The monument (Estátua António Ferreira Gomes) was created by the sculptor, Arlindo Rocha. Its location, next to the Clérigos Tower, has been purposefully chosen, so as to ensure that it does not get unnoticed.
"Thirteen Laughing at Each Other" Statue

9) "Thirteen Laughing at Each Other" Statue

When it comes to sculptural attractions, Jardim da Cordoaria – commonly regarded as one of the prettiest parks in Porto – stands really tall among other public parks in the country and further afield. In large part, this is due to the presence here of the so-called "Thirteen Laughing at Each Other" (known in Portuguese as Treze a Rir uns dos Outros), a collection of four sets of bronze and steel benches distributed throughout the garden, with a total 13 figures of men thereupon.
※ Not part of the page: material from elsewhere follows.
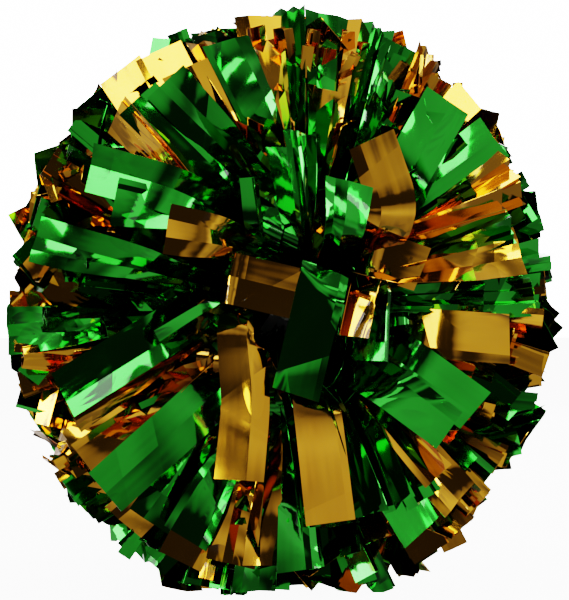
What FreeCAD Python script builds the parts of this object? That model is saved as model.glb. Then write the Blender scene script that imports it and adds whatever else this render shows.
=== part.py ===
"""Cheer pom pom: a baton handle with a tuft of slit metallic film cinched round each end.

Millimetres. +Y runs along the baton from the front tuft to the rear tuft, and +Z is up.
The origin is on the surface the pom pom lies on, under the middle of the grip.
Each tuft is described from its hub, the point on the baton's axis in the middle of its cinched neck:
"out" is the distance from the hub along the axis towards the tuft's own end, away from the grip.
"""

import FreeCAD
import Part

import itertools
import math
import os

Vector = FreeCAD.Vector

# Baton handle
HUB_HEIGHT = 110.0  # baton axis above the surface
HUB_OFFSET = 50.0  # hub from the middle of the grip
TUBE_RADIUS = 9.0
TUBE_BORE_RADIUS = 7.0
TUBE_END_OUT = 9.0  # the tube's end face, out from the hub
RETAINER_RADIUS = 13.0  # knob and collar, which keep the tuft on the tube
NECK_HALF = 7.0  # half of the neck between collar and knob
NECK_PLAY = 0.3  # end play of the film roll in its neck
COLLAR_THICK = 3.0
KNOB_RIM = 3.0
KNOB_TOP_OUT = 15.5
KNOB_TOP_RADIUS = 4.5
GROOVE_COUNT = 9
GROOVE_PITCH = 8.0
GROOVE_WIDTH = 2.0
GROOVE_DEPTH = 0.5

# Plug and screw that hold the knob
PLUG_LENGTH = 18.0
PILOT_RADIUS = 1.47
PILOT_DEPTH = 15.0
SCREW_CORE_RADIUS = 1.45
SCREW_SHANK_RADIUS = 1.75
SCREW_HOLE_RADIUS = 1.9
SCREW_HEAD_RADIUS = 3.4
SCREW_LENGTH = 17.0
SCREW_HEAD_DEPTH = SCREW_HEAD_RADIUS - SCREW_SHANK_RADIUS
CROSS_WIDTH = 0.9
CROSS_LENGTH = 3.6
CROSS_DEPTH = 1.0

# Film roll: four slit sheets wound one over the other and cinched in the neck
RUNNING_CLEARANCE = 0.06  # radial, film roll on the tube
LAYER_THICK = 1.7
LAYER_GAP = 0.02
LAYER_COLOURS = ("green", "gold", "green", "gold")
CINCH_HALF = 3.0  # half length of the part under the tie
ROLL_END = 22.4  # where the sheets' slits begin, from the hub

# Cable tie round the neck
TIE_THICK = 1.25
TIE_WIDTH = 4.6
TIE_HEAD_LENGTH = 6.0
TIE_HEAD_TOP = 20.7
TIE_HEAD_AZIMUTH = 205.0
TIE_TAIL_LENGTH = 3.0

# Tuft: the outer surface is an ellipsoid about the hub, flattened where it lies on the surface
TUFT_HALF_WIDTH = 108.0
TUFT_HALF_HEIGHT = 119.0
TUFT_OUT = 90.0
SHEAF_ROOT = 24.8  # the sheaves' inner ends, from the hub
SHEAF_MARGIN = 0.35  # degrees left free at each side of a sheaf
SECTORS = 8  # sheaves round the axis in each fixed ring
RINGS = {"crown": (0.0, 28.0), "shoulder": (28.0, 56.0), "side": (56.0, 85.5)}
RING_GOLD = {"crown": (1, 4, 6), "shoulder": (0, 3, 5), "side": (2, 5, 7)}
BOTTOM = 270.0  # azimuth of straight down, counted from +X towards +Z

# Parting locks: the strips that lean over the grip and fold back when a hand goes in
LOCKS = 6
LOCK_SPAN = (105.0, 115.0)  # degrees from the tuft's own end
LOCK_COLOURS = ("green", "gold")
LOCK_REACH = 0.96  # they end inside the tuft's surface, to fold clear of what it lies on
OUTER_POINTS = 4  # points along each side of a sheaf's outer face

ENDS = {"front": -1.0, "rear": 1.0}
UP = Vector(0, 0, 1)
AXIS_Y = Vector(0, 1, 0)


def hub(end):
    """The hub of one tuft."""
    return Vector(0, ENDS[end] * HUB_OFFSET, HUB_HEIGHT)


def revolved(points):
    """A solid of revolution about the baton's axis, for the rear tuft, from (radius, out) points."""
    corners = [Vector(r, HUB_OFFSET + out, HUB_HEIGHT) for r, out in points]
    face = Part.Face(Part.makePolygon(corners + corners[:1]))
    return face.revolve(Vector(0, 0, HUB_HEIGHT), AXIS_Y, 360)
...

Utterly captivating and totally at home in the park setting, these almost life-size sculptures depict various individuals, all with the same expression of a hilarious laugh. Each figure – two or three of them per bench – shows a different pose. One figure is lying upside down – whether pushed over or fallen by himself, rolled over with laughter, it is not known. What is known is that the sculptural ensemble was created by Juan Muñoz, reportedly to commemorate the liberal freedom fighters executed in this park, back in 1829.

Whether true or not, you can ask these ageless men yourself, whenever out for a walk in Jardim da Cordoaria; or else just sit next to them and take a funny photo, or have a good laugh.